Harry had nodded and said that was one way to resolve the Prisoner's Dilemma - and in fact both Death Eaters would want there to be a Dark Lord for exactly that reason.

(Draco had asked Harry to stop and let him to think about this for a while before they continued. It had explained a lot about why Father and his friends had agreed to serve under a Dark Lord who often wasn't nice to them...)

In fact, Harry had said, this was pretty much the reason why people had governments - you might be better off if you stole from someone else, just like each prisoner would be individually better off if they defected in the Prisoner's Dilemma. But if everyone thought like that, the country would fall into chaos and everyone would be worse off, like what would happen if both prisoners defected. So people let themselves be ruled by governments, just like the Death Eaters had let themselves be ruled by the Dark Lord.

(Draco had asked Harry to stop again. Draco had always taken for granted that ambitious wizards put themselves in power because they wanted to rule, and people let themselves be ruled because they were scared little Hufflepuffs. And this, on reflection, still seemed true; but Harry's perspective was fascinating even if it was wrong.)

But, Harry had continued afterward, the fear of a third party punishing you was not the only possible reason to cooperate in the Prisoner's Dilemma.

Suppose, Harry had said, you were playing the game against a magically produced identical copy of yourself.

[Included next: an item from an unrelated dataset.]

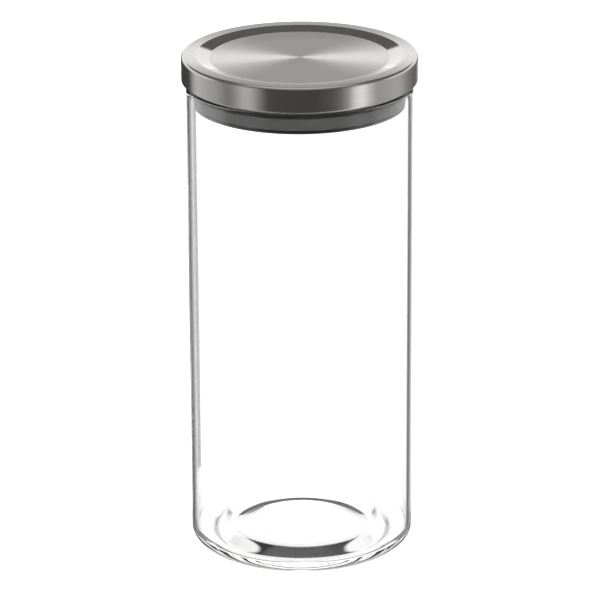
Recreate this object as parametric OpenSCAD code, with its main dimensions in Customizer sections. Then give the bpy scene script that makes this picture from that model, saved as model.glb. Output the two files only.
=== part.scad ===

Draco had said that if there were two Dracos, of course neither Draco would want anything bad to happen to the other one, not to mention that no Malfoy would let himself become known as a traitor.

Harry had nodded again, and said that this was yet another solution to the Prisoner's Dilemma - people might cooperate because they cared about each other, or because they had senses of honor, or because they wanted to preserve their reputation. Indeed, Harry had said, it was rather difficult to construct a true Prisoner's Dilemma - in real life, people usually cared about the other person, or their honor or their reputation or a Dark Lord's punishment or something besides the prison sentences. But suppose the copy had been of someone completely selfish -

(Pansy Parkinson had been the example they'd used)

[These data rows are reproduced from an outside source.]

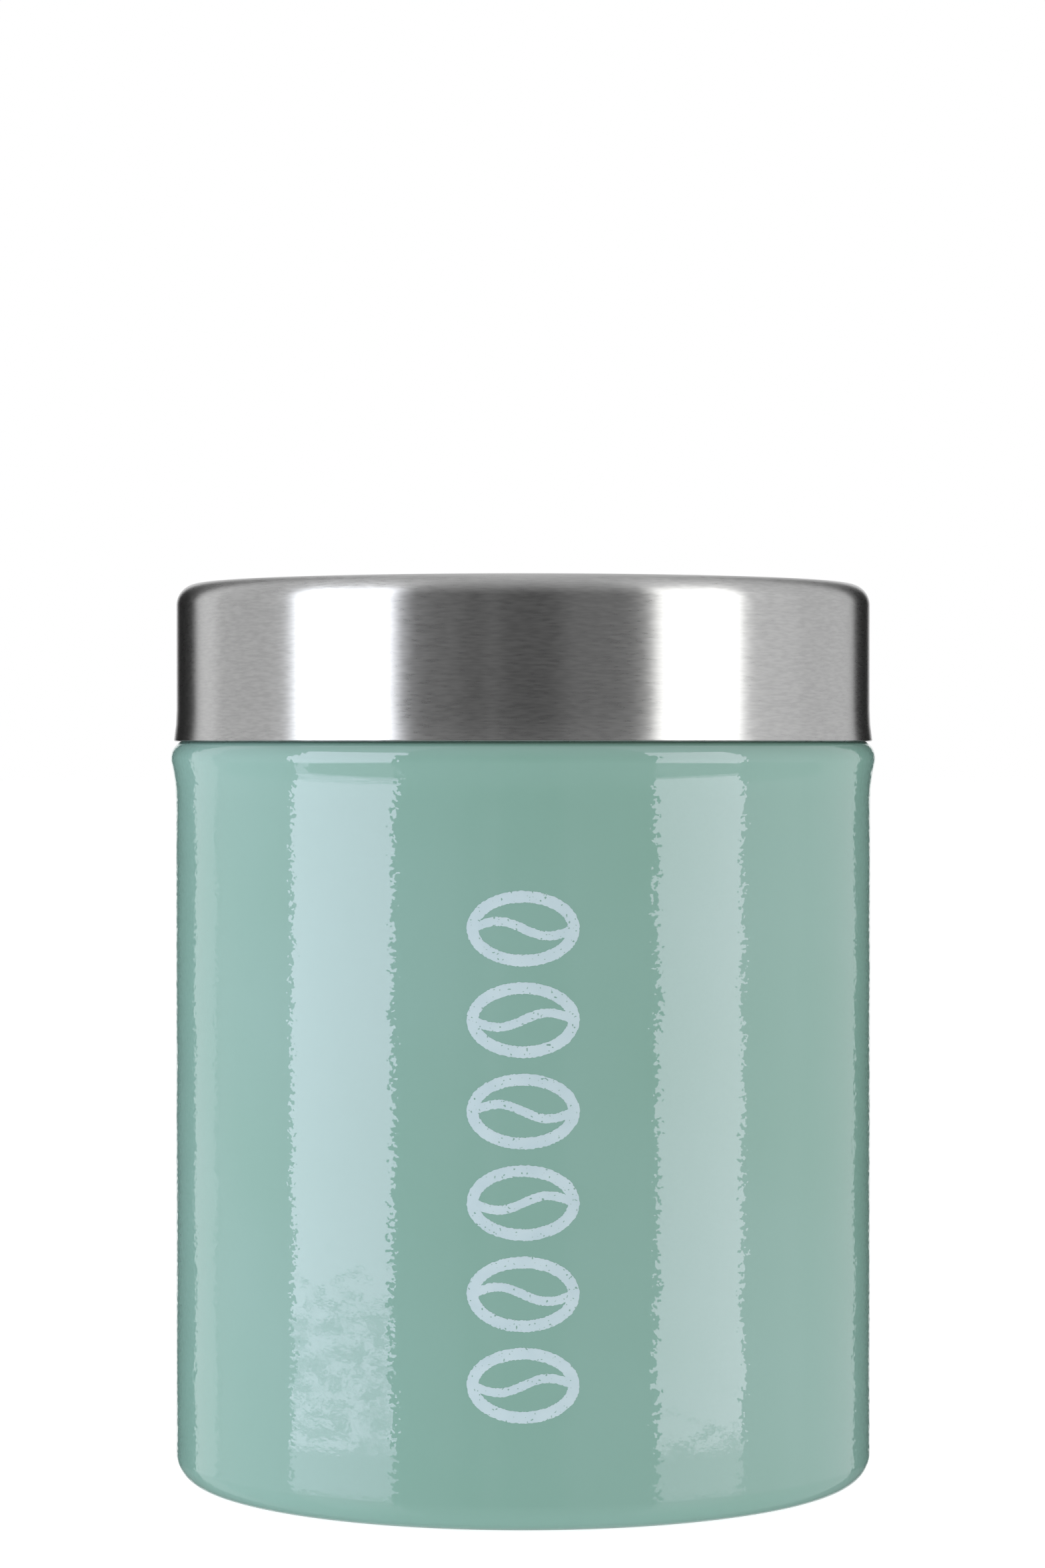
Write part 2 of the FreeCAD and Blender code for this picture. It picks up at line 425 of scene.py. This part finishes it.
AXIS_GUARD = 1e-6                   # metres; keeps a division off zero on the axis
FINE_LEAN = 0.10                    # how far the enamel's normals lean sideways, from its fine noise
SWELL_LEAN = 0.04                   # and from its broad one
ENAMEL_BUMP = 1.5e-6                # heights of bumps, metres
BRUSH_BUMP = 2e-6
ROLLED_BUMP = 4e-6
SILICONE_BUMP = 1e-5
ADHESIVE_BUMP = 3e-5
INK_BUMP = 1e-5
HAIR_SHARE = 0.8                    # parts of the brushing that are short hairs and long streaks
STREAK_SHARE = 0.2


class Nodes:
    """A node tree with short calls to add and join nodes."""

    def __init__(self, tree):
        self.tree = tree
        tree.nodes.clear()

    def add(self, kind, settings=None, **inputs):
        node = self.tree.nodes.new(kind)
        for key, value in (settings or {}).items():
            setattr(node, key, value)
        for key, value in inputs.items():
            self.put(node.inputs[key.replace("_", " ")], value)
        return node

    def put(self, socket, value):
        if isinstance(value, bpy.types.NodeSocket):
            self.tree.links.new(value, socket)
        else:
            socket.default_value = value

    def math(self, operation, a, b=0.0, c=0.0):
        node = self.tree.nodes.new("ShaderNodeMath")
        node.operation = operation
        for socket, value in zip(node.inputs, (a, b, c)):
            self.put(socket, value)
        return node.outputs[0]

    def remap(self, value, low, high, to_low, to_high, smooth=False):
        node = self.tree.nodes.new("ShaderNodeMapRange")
        if smooth:
            node.interpolation_type = "SMOOTHSTEP"
        for socket, v in zip(node.inputs, (value, low, high, to_low, to_high)):
            self.put(socket, v)
        return node.outputs[0]

    def mix(self, factor, a, b):
        node = self.tree.nodes.new("ShaderNodeMix")
        node.data_type = "RGBA"
        self.put(node.inputs[0], factor)
        self.put(node.inputs[6], a)
        self.put(node.inputs[7], b)
        return node.outputs[2]

    def noise(self, vector, scale, detail=2.0, roughness=0.5):
        node = self.add("ShaderNodeTexNoise", Vector=vector, Scale=scale, Detail=detail, Roughness=roughness)
        return node.outputs[0]

    def bump(self, height, distance, normal=None):
        node = self.add("ShaderNodeBump", Height=height, Distance=distance, Strength=1.0)
        if normal is not None:
            self.put(node.inputs["Normal"], normal)
        return node.outputs[0]

    def lean(self, slope):
        """Normal tilted sideways round the axis by a slope, so that a reflection's upright edges waver."""
        across = self.add("ShaderNodeTangent", {"direction_type": "RADIAL", "axis": "Z"}).outputs[0]
        straight = self.tree.nodes.new("ShaderNodeNewGeometry").outputs["Normal"]
        step = self.add("ShaderNodeVectorMath", {"operation": "SCALE"}, Vector=across, Scale=slope).outputs[0]
        both = self.tree.nodes.new("ShaderNodeVectorMath")
        for socket, vector in zip(both.inputs, (straight, step)):
            self.put(socket, vector)
        return self.add("ShaderNodeVectorMath", {"operation": "NORMALIZE"}, Vector=both.outputs[0]).outputs[0]

    def place(self):
        return self.tree.nodes.new("ShaderNodeTexCoord").outputs["Object"]

    def spun(self, stretch):
        """Coordinates that run round the axis: a pattern drawn on them is stretched along the circumference."""
        x, y, z = self.add("ShaderNodeSeparateXYZ", Vector=self.place()).outputs
        squares = self.math("ADD", self.math("MULTIPLY", x, x), self.math("MULTIPLY", y, y))
        radius = self.math("MAXIMUM", self.math("SQRT", squares), AXIS_GUARD)
        reach = BODY_RADIUS * MM / stretch
        u = self.math("MULTIPLY", self.math("DIVIDE", x, radius), reach)
        v = self.math("MULTIPLY", self.math("DIVIDE", y, radius), reach)
        w = self.math("SUBTRACT", z, radius)
        return self.add("ShaderNodeCombineXYZ", X=u, Y=v, Z=w).outputs[0]


def colour(r, g, b):
    return (r, g, b, 1.0)


def node_material(name):
    """Empty material made of nodes, and its tree."""
    made = bpy.data.materials.new(name)
    made.use_nodes = True
    return made, Nodes(made.node_tree)


def material(name, build):
    """Material with a Principled shader; build sets its sockets."""
    made, nodes = node_material(name)
    shader = nodes.add("ShaderNodeBsdfPrincipled")
    nodes.add("ShaderNodeOutputMaterial", Surface=shader.outputs[0])
    build(nodes, shader)
    return made


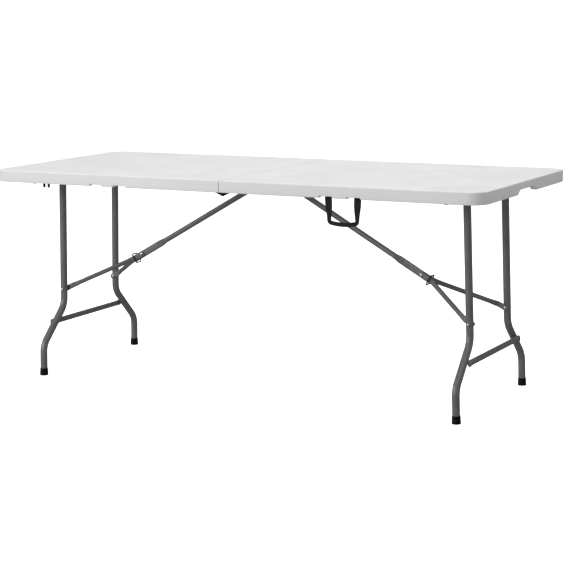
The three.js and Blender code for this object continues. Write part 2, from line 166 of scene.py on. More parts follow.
def shell(points, faces, ends=()):
    """One closed surface: its grid faces, and a flat many-sided face for each ring of indices in `ends`."""
    points = np.asarray(points, float).reshape(-1, 3)
    every = [list(face) for face in faces] + [list(ring) for ring in ends]
    quad = np.array([face for face in every if len(face) == 4])
    a, b, c, d = (points[quad[:, k]] for k in range(4))
    volume = (np.einsum("ij,ij->i", a, np.cross(b, c)) + np.einsum("ij,ij->i", a, np.cross(c, d))).sum()
    for ring in (face for face in every if len(face) > 4):
        p = points[ring]
        volume += (np.cross(p[1:-1], p[2:]) @ p[0]).sum()
    return points, [face[::-1] for face in every] if volume < 0 else every


def finish_piece(name, shells, material, body, nodes=(), crease=38):
    """Joins closed shells (in millimetres) into one mesh in metres, smooth but for edges sharper than
    `crease` degrees, and puts it on its body."""
    mesh = bpy.data.meshes.new(name)
    points, faces, start = [], [], 0
    for p, f in shells:
        points.append(p)
        faces += [[start + k for k in face] for face in f]
        start += len(p)
    mesh.from_pydata((np.concatenate(points) / 1000).tolist(), [], faces)
    mesh.shade_smooth()
    mesh.set_sharp_from_angle(angle=np.radians(crease))
    mesh.materials.append(material)
    piece = bpy.data.objects.new(name, mesh)
    bpy.context.scene.collection.objects.link(piece)
    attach(piece, body)
    if nodes:
        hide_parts(*nodes)
    return piece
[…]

- so each Pansy only cared what happened to her and not to the other Pansy.

Given that this was all Pansy cared about... and that there was no Dark Lord... and Pansy wasn't worried about her reputation... and Pansy either had no sense of honor or didn't consider herself obligated to the other prisoner... then would the rational thing be for Pansy to cooperate, or defect?

Some people, Harry said, claimed that the rational thing to do was for Pansy to defect against her copy, but Harry, plus someone named Douglas Hofstadter, thought these people were wrong. Because, Harry had said, if Pansy defected - not at random, but for what seemed to her like rational reasons - then the other Pansy would think exactly the same way. Two identical copies wouldn't decide different things. So Pansy had to choose between a world in which both Pansies cooperated, or a world in which both Pansies defected, and she was better off if both copies cooperated. And if Harry had thought 'rational' people did defect in the Prisoner's Dilemma, then he wouldn't have done anything to spread that kind of 'rationality', because a country or a conspiracy full of 'rational' people would dissolve into chaos. You would tell your enemies about 'rationality'.

Which had all sounded reasonable at the time, but now the thought was occurring to Draco that...

" You said," Draco said, "that the rational solution to the Prisoner's Dilemma is to cooperate. But of course you would want me to believe that, wouldn't you?" And if Draco was fooled into cooperating, Harry would just say, Ha ha, betrayed you again! and laugh at him about it afterward.